L'un des aspects du talent narratif consiste à être capable de tirer cent onze pages captivantes à partir d'une mince canevas. Il ne faut pas se laisser rebuter par le dessin aussi brut et rugueux que son sujet car il n'y a pas trace d'ennui dans ce récit initiatique. C'est un véritable plaisir de suivre Soizic dans son expatriation, de la voir faire face à des difficultés certes exotiques, légèrement caricaturales (le côté taciturne très accentué des îliens, les touristes parisiens imbuvables et le couple de lesbiennes forment un contraste qui fait sourire mais pose une question sur sa crédibilité) et à des questionnements universels sur les choix de vie. Au delà de cette trame qui traduit les angoisses de la jeunesse actuelle, le besoin de chercher un emploi ailleurs, de réaliser un rêve puisqu'elle n'a plus rien à perdre dans la réalité, Ouessantines constitue avant tout le portrait d'un territoire à fort caractère. La mise en scène d'un véritable dépaysement à seulement 20 km de la côte du Finistère, une île qui semble s'être perdue dans le temps, avec ses maisons en pierre, sa foi, ses traditions uniques et sa méfiance immémoriale envers le changement. C'est aussi un hommage à toutes ces femmes qui, pendant des siècles, ont maintenu une occupation humaine sur ce bout de caillou isolé au milieu des flots furibonds, collectant le précieux goémon, gérant biens et troupeaux, pillant les épaves au nom du droit de bris tandis que leurs maris et fils disparaissaient en mer. « Qui voit Ouessant voit son sang » funeste dicton qui résume un historique atypique expliquée dans un cahier photographique en fin de volume.
Une lecture intéressante pour la découverte d'une communauté insulaire qui tente tant bien que mal de se préserver du nivellement du tourisme. Une histoire de secrets et de naufrage, des vies gâchées au nom de l’identité.
Pour qui connaît l’île, cet album est un régal familier et fort fidèle à la réalité. L’enquête est plus anecdotique, bien qu’elle permette de superbes ambiances.
Dernièrement, j’ai appris un célèbre dicton dans une île bretonne: « qui voit Sein, voit sa fin ». Ouessant n’est guère mieux lotie : « Qui voit Ouessant, voit son sang ». Tout cela n’est pas très accueillant ! Notre héroïne Soizic qui a décidé de se lancer dans une maison d’hôte sur cette dernière île va en faire l’amère expérience à travers l’hostilité de ces îliens. J’ai beaucoup aimé le début de cette histoire où une personne essaye de bâtir un projet afin de changer de vie mais en faisant face à beaucoup d’hostilité du monde qui l’entoure.

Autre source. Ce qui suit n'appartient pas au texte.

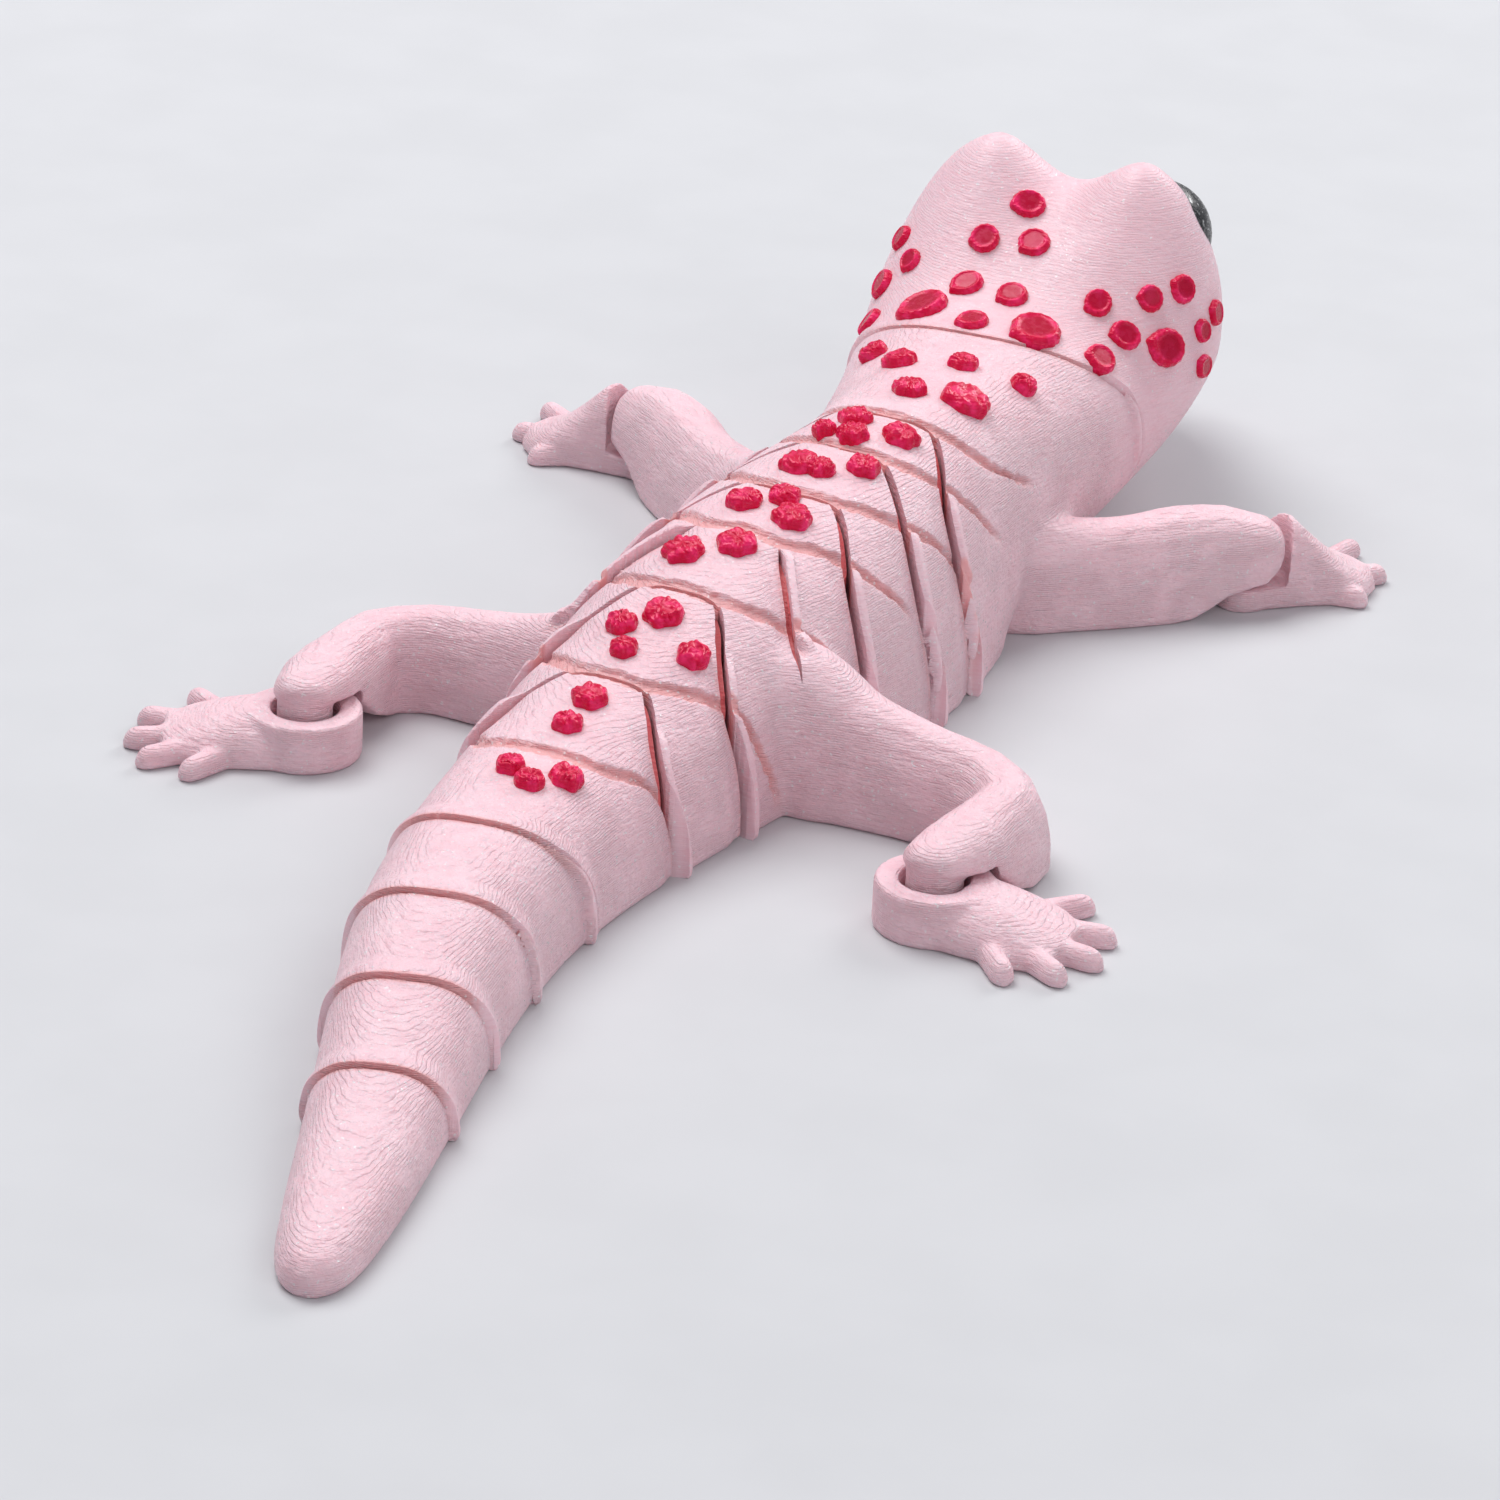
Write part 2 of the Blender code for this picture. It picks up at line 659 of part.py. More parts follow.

Progressivement, au fil du récit, on va tomber dans quelque chose de plus dramatique. A la manière d’un roman policier, notre héroïne devra résoudre une énigme. La fin rappelle nettement les Agatha Christie où tout nous est révélé sans qu’on comprenne réellement ce qui a amené à ce développement. C’est un peu léger comme conclusion.
Cependant, j’ai beaucoup aimé cette histoire pour son ambiance et notamment avec pour thème les ouessantines qui ont beaucoup souffert de par leur histoire. La fraîcheur du trait rappelle celle de notre héroïne résolument moderne. J’ai bien aimé ses réflexions sur les clients. Certains n’arrivent pas à se déconnecter d’internet alors que ce type de séjour doit permettre de s’évader.
C’est une bd sur l’âme bretonne et un hommage appuyé à Ouessant. Un bon moment de lecture en perspective !
Histoire pleine d'humanité de cette jeune fille qui décide de refaire sa vie en ouvrant des chambres d'hôtes à Ouessant, et va se heurter à l'hostilité des vieilles filles de l'île dont elle va percer le secret. Les personnages sont attachants, le huis clos de l'île est bien rendu, même si on en découvre son paysage que dans le carnet photographique de la fin.
Un bon roman graphique.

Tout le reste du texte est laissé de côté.